UK’s Osborne firm on welfare budget cuts
BRITISH finance minister George Osborne has said he will press ahead with hefty cuts to welfare in a budget statement next month, a day after tens of thousands of people marched against austerity in London.
Writing in the Sunday Times, Osborne and welfare minister Iain Duncan Smith said the newly re-elected Conservative government would go ahead with plans to cut welfare spending by 12 billion pounds (US$19 billion), out of an annual budget of 220 billion pounds, including old-age pensions.
British media had previously reported that Osborne was under pressure from colleagues to rein in the cuts, which are likely to fall most heavily on low-paid workers.
Separate media reports yesterday also pointed to other demands on Osborne for spending on defense and overseas aid ahead of his post-election budget statement on July 8.
“We will set out in detail all the steps we will take to bring about savings totalling 12 billion pounds a year in next month’s budget and at the spending review in the autumn,” Osborne and Duncan Smith wrote.
“For a start, we will reduce the benefit cap, and have made clear that we believe we need to make significant savings from other working-age benefits.”
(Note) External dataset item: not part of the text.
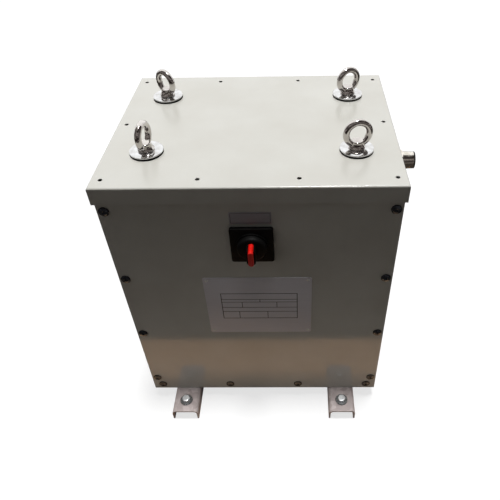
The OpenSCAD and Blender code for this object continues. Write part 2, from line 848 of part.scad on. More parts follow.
module gland_locknut() color([0.66, 0.62, 0.52]) at_gland()
    translate([0, 0, -sheet - locknut_t]) nut(gland_af, locknut_t, gland_thread_d);

// Transformer

module core() color([0.35, 0.34, 0.33]) at_core() difference() {
    translate([0, clamp_y, foot_z]) rotate([90, 0, 0]) linear_extrude(stack_d) difference() {
        translate([-core_w / 2, 0]) square([core_w, core_h]);
        for (s = [-1, 1]) translate([s * limb_pitch / 2 - window_w / 2, limb_w])
            square([window_w, window_h]);
    }
    at_clamp_bolts() drill(clamp_bolt_d + 2 * (tube_t + thread_gap), stack_d);
}

// The bolt lines through both yokes, each along +z here from the back of the stack.
module at_clamp_bolts() {
    for (x = limb_places, z = [foot_z + limb_w / 2, core_top - limb_w / 2])
        translate([x, clamp_y, z]) to_front() children();
}

// Clamp angle with its upright leg on the front of a yoke and its flange at the bottom.
module clamp_angle() {
    difference() {
        translate([-clamp_len / 2, -clamp_y, foot_z]) rotate([90, 0, 90]) linear_extrude(clamp_len)
            mirror([1, 0]) mirror([0, 1]) angle_iron(clamp_flange_w, limb_w, clamp_t, clamp_bend);
        for (s = eye_signs) translate([s[0] * eye_x, s[1] * eye_y, foot_z])
            drill(post_hole_d, clamp_t);
        for (x = limb_places) translate([x, -clamp_y, foot_z + limb_w / 2])
            to_front() drill(clamp_bolt_d + 2 * hole_gap, clamp_t);
    }
}

module lower_clamps() color([0.45, 0.45, 0.47]) at_core() {
    clamp_angle();
    to_rear() clamp_angle();
}

// The same angle turned over, with holes that let the whole lifting post pass.
module upper_clamps() color([0.45, 0.45, 0.47]) at_core() for (turn = [0, 180])
    rotate([0, 0, turn]) difference() {
        translate([0, 0, foot_z + core_top]) mirror([0, 0, 1]) clamp_angle();
        for (s = eye_signs) translate([s[0] * eye_x, s[1] * eye_y, core_top - clamp_t])
            drill(post_d + 2 * hole_gap, clamp_t);
    }

module clamp_tubes() color([0.5, 0.35, 0.2]) at_core() at_clamp_bolts()
    washer(clamp_bolt_d + 2 * tube_t, clamp_bolt_d, stack_d);

module clamp_bolts() color([0.7, 0.7, 0.72]) at_core() at_clamp_bolts() {
    reach = clamp_t + clamp_head_h + post_stud_end;
    translate([0, 0, stack_d + clamp_t]) hexagon(clamp_head_af, clamp_head_h);
    translate([0, 0, -reach]) cylinder(d = clamp_bolt_d, h = reach + stack_d + clamp_t);
}

module clamp_nuts() color([0.7, 0.7, 0.72]) at_core() at_clamp_bolts()
    translate([0, 0, -clamp_t - clamp_head_h]) nut(clamp_head_af, clamp_head_h, clamp_bolt_d);

// A coil layer round each limb: inside and outside are distances from the bobbin's bore.
module coil_ring(from, to, h) {
    linear_extrude(h) difference() {
        rounded(coil_w + 2 * to, coil_d + 2 * to, coil_corner + to);
        rounded(coil_w + 2 * from, coil_d + 2 * from, coil_corner + from);
    }
}

module at_limbs(z) {
    for (x = limb_places) translate([x, 0, z]) children();
}

module bobbins() color([0.85, 0.78, 0.6]) at_core() {
    at_limbs(window_z) coil_ring(0, bobbin_t, window_h);
    for (z = [window_z, window_z + window_h - bobbin_flange_t])
        at_limbs(z) coil_ring(bobbin_t, outer_out + bobbin_edge, bobbin_flange_t);
}

module inner_windings() color([0.72, 0.45, 0.25])
    at_core() at_limbs(coil_z) coil_ring(bobbin_t, inner_out, coil_h);

module outer_windings() color([0.7, 0.5, 0.3])
    at_core() at_limbs(coil_z) coil_ring(outer_in, outer_out, coil_h);

// Steel posts from the floor rails, through base and clamps, up to the eyebolts

module lifting_posts() color([0.6, 0.6, 0.62]) at_eyes() difference() {
    seat = foot_z + clamp_t;
    stud_z = rail_h - rail_t - post_washer_t - post_nut_h - post_stud_end;
    union() {
        translate([0, 0, seat]) cylinder(d = post_d, h = post_top - seat);
        translate([0, 0, stud_z]) cylinder(d = post_stud_d, h = seat - stud_z + cut);
    }
    translate([0, 0, post_top - post_tap]) cylinder(d = shank_hole_d, h = post_tap + cut);
}

module post_washers() color([0.7, 0.7, 0.72]) at_eyes()
    translate([0, 0, rail_h - rail_t - post_washer_t]) washer(post_washer_d, post_stud_d, post_washer_t);

module post_nuts() color([0.7, 0.7, 0.72]) at_eyes()
    translate([0, 0, rail_h - rail_t - post_washer_t - post_nut_h])
        nut(post_nut_af, post_nut_h, post_stud_d);

module dampers() color([0.12, 0.12, 0.12]) at_eyes() difference() {
    translate([0, 0, floor_z]) linear_extrude(damper_t) rounded(damper_w, damper_d, bend_out);
    translate([0, 0, floor_z]) drill(post_hole_d, damper_t);
}

// Terminals and leads

module terminal_rail() color([0.7, 0.7, 0.72]) at_core() {
    len = 2 * (group_pitch + group_end);
    translate([-len / 2, terminal_y, core_top]) rotate([90, 0, 90]) linear_extrude(len) {
        translate([0, din_h]) channel(din_hat_w, din_h, din_t, 2 * din_t);
        for (s = [-1, 1]) translate([s * (din_w + din_hat_w - 2 * din_t) / 4, din_t / 2])
            square([(din_w - din_hat_w + 2 * din_t) / 2, din_t], center = true);
    }
}

function terminal_x(coil, i) = coil + (i - (terminal_count - 1) / 2) * (terminal_w + terminal_gap);

module lead_entry(x, z) {
    translate([x, terminal_face + entry_deep, terminal_z + z])
        to_front() cylinder(d = lead_d + hole_gap, h = entry_deep + cut);
}

module terminals() color([0.62, 0.62, 0.6]) at_core()
    for (coil = group_places, i = [0:terminal_count - 1]) difference() {
        x = terminal_x(coil, i);
        translate([x, terminal_y, terminal_z + terminal_h]) rotate([90, 0, 90])
            linear_extrude(terminal_w, center = true) arch(terminal_d, terminal_h, terminal_w / 2);
        lead_entry(x, entry_low);
        lead_entry(x, entry_high);
        for (s = [-1, 1])
            translate([x, terminal_y + s * terminal_d / 4, terminal_z + terminal_h - entry_deep])
                cylinder(d = lead_d, h = entry_deep + cut);
    }

module end_stops() color([0.75, 0.75, 0.72]) at_core() for (coil = group_places, s = [-1, 1])
    translate([
        coil + s * (terminal_count * (terminal_w + terminal_gap) + end_stop_w) / 2, terminal_y,
        terminal_z + terminal_h * 2 / 3
    ]) rotate([90, 0, 90]) linear_extrude(end_stop_w, center = true)
        arch(terminal_d * 3 / 4, terminal_h * 2 / 3, end_stop_w);

// Lead of straight runs along +z joined by square bends; turns are the headings of the bends.
module lead(runs, turns, i = 0) {
    cylinder(d = lead_d, h = runs[i]);
    if (i < len(turns)) translate([0, 0, runs[i]]) rotate([0, 0, turns[i]]) {
        translate([lead_bend, 0, 0]) rotate([90, 0, 180])
            rotate_extrude(angle = 90) translate([lead_bend, 0]) circle(d = lead_d);
        translate([lead_bend, 0, lead_bend]) rotate([0, 90, 0]) lead(runs, turns, i + 1);
    }
}

// From the face of each outer winding, up past the clamp and back into the lower entries.
module winding_leads() color([0.15, 0.15, 0.16]) at_core() {
    out = coil_face - lead_y - lead_bend;
    rise = terminal_z + entry_low - lead_rise_from - 2 * lead_bend;
    back = terminal_face + lead_in - lead_y - lead_bend;
    for (coil = group_places, i = [0, terminal_count - 1])
        translate([terminal_x(coil, i), coil_face, lead_rise_from])
            rotate([90, 0, 0]) lead([out, rise, back], [90, 180]);
}

// From a clamp screw under each deck of the switch to one upper entry at each coil.
module switch_leads() color([0.5, 0.2, 0.12]) for (i = [0:deck_count - 1]) {
    start_x = wire_sides[i] * contact_x;
    start_y = panel_back + mount_block_t + deck_t * (i + 1 / 2);
    side = terminal_x(group_places[i], terminal_count / 2) - start_x;
    back = core_back + terminal_face + lead_in - start_y - lead_bend;
    translate([start_x, start_y, wire_top]) rotate([180, 0, 0])
        lead(
            [lead_drop, abs(side) - 2 * lead_bend, back],
            [side > 0 ? 0 : 180, side > 0 ? -90 : 90]
        );
}

// Welded stud in a front corner of the base, with two nuts for the protective conductor.
module earth_stud() color([0.75, 0.7, 0.45]) translate([stud_base_x, -stud_base_y, body_z]) {
    cylinder(d = earth_d, h = earth_len);
    for (z = [heavy_sheet, heavy_sheet + earth_nut_z]) translate([0, 0, z]) hexagon(nut_af, nut_h);
}

// The whole part is set so that its overall box is centred on the origin: the gland sticks
// out on the right, so the enclosure stands a little to the left.
module centred() {
    translate([-(wall_x + gland_reach - lid_w / 2) / 2, 0, 0]) children();
}

centred() lid();
centred() lid_gasket();
centred() eye_discs();
centred() eye_seals();
centred() eyebolt_front_left();
centred() eyebolt_front_right();
centred() eyebolt_back_left();
centred() eyebolt_back_right();
centred() base_tray();
centred() side_wall_left();
centred() side_wall_right();
centred() front_panel();
centred() rear_panel();
centred() top_frame();
centred() lid_nuts();
centred() front_panel_screws();
centred() rear_panel_screws();
centred() panel_nuts();
centred() rail_left();
centred() rail_right();
centred() rail_bolts();
centred() rail_washers();
centred() rail_nuts();
centred() switch_plate();
centred() switch_body();
centred() switch_contacts();
centred() switch_handle();
centred() switch_crest();
centred() switch_shaft();
centred() label_plate();
centred() rating_plate();
centred() plate_rivets();
centred() gland_washer();
centred() gland_body();
centred() gland_insert();
centred() gland_nut();
centred() gland_locknut();
centred() core();
centred() lower_clamps();
centred() upper_clamps();
centred() clamp_tubes();
centred() clamp_bolts();
centred() clamp_nuts();
centred() bobbins();
centred() inner_windings();
centred() outer_windings();
centred() lifting_posts();
centred() post_washers();
centred() post_nuts();
centred() dampers();
centred() terminal_rail();
centred() terminals();
centred() end_stops();
centred() winding_leads();
centred() switch_leads();
centred() earth_stud();
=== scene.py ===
import math

import bmesh
import bpy
from mathutils import Matrix, Vector


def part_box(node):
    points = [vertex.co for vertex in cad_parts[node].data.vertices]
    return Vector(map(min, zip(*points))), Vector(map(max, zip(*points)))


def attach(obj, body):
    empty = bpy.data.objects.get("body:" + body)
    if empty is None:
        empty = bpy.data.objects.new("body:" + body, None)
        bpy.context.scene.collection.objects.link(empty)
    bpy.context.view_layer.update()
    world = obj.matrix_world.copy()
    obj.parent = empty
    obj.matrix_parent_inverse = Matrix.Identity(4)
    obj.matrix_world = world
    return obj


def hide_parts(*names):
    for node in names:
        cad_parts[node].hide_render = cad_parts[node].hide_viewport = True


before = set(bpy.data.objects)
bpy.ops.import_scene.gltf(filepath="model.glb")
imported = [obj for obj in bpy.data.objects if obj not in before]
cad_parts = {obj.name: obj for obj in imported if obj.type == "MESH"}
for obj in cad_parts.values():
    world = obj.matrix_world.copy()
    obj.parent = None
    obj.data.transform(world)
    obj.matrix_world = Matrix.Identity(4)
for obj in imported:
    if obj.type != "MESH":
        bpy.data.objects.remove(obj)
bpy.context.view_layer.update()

# Camera: it stands in front of the box, a little to the right of its middle, and looks down on
# the lid. Its place, its angles and its focal length were solved from the corners of the lid, the
# walls and the plates.
MM = 0.001
PICTURE = 500
FOCAL_PIXELS = 516.4
AXIS_COLUMN = 287.3
CAMERA_RIGHT, CAMERA_FRONT, CAMERA_HEIGHT = 66.9, 753.1, 923.5
CAMERA_PITCH, CAMERA_ROLL, CAMERA_YAW = 42.317, -1.37, 1.44
SENSOR = 36.0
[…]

Britain’s budget deficit currently stands at just under 5 percent of gross domestic product, higher than in almost all advanced economies. Fresh from an unexpected poll victory last month for the ruling Tories, Osborne has said he wants to run a surplus by the 2018/19 tax year and commit future governments to the same.
The Sunday Times said cuts under consideration included banning people aged under 25 from claiming housing benefit and restricting tax credits to a couple’s first two children.
On Saturday thousands of protesters marched from the Bank of England in London’s financial district to parliament to protest against further cuts, saying they were unnecessary and would worsen inequality.
Further demands on spending appeared in other media.
Microsoft founder and philanthropist Bill Gates, writing in the Sunday Telegraph, urged Britain’s government to stick with its commitment to spend 0.7 percent of GDP on foreign aid, which some Conservative lawmakers think could be better spent at home.
In the same newspaper, defense minister Michael Fallon said Britain’s armed forces still had enough resources despite cuts to their 34-billion pound budget and the world “becoming a darker place” with threats from Russia and Islamic State.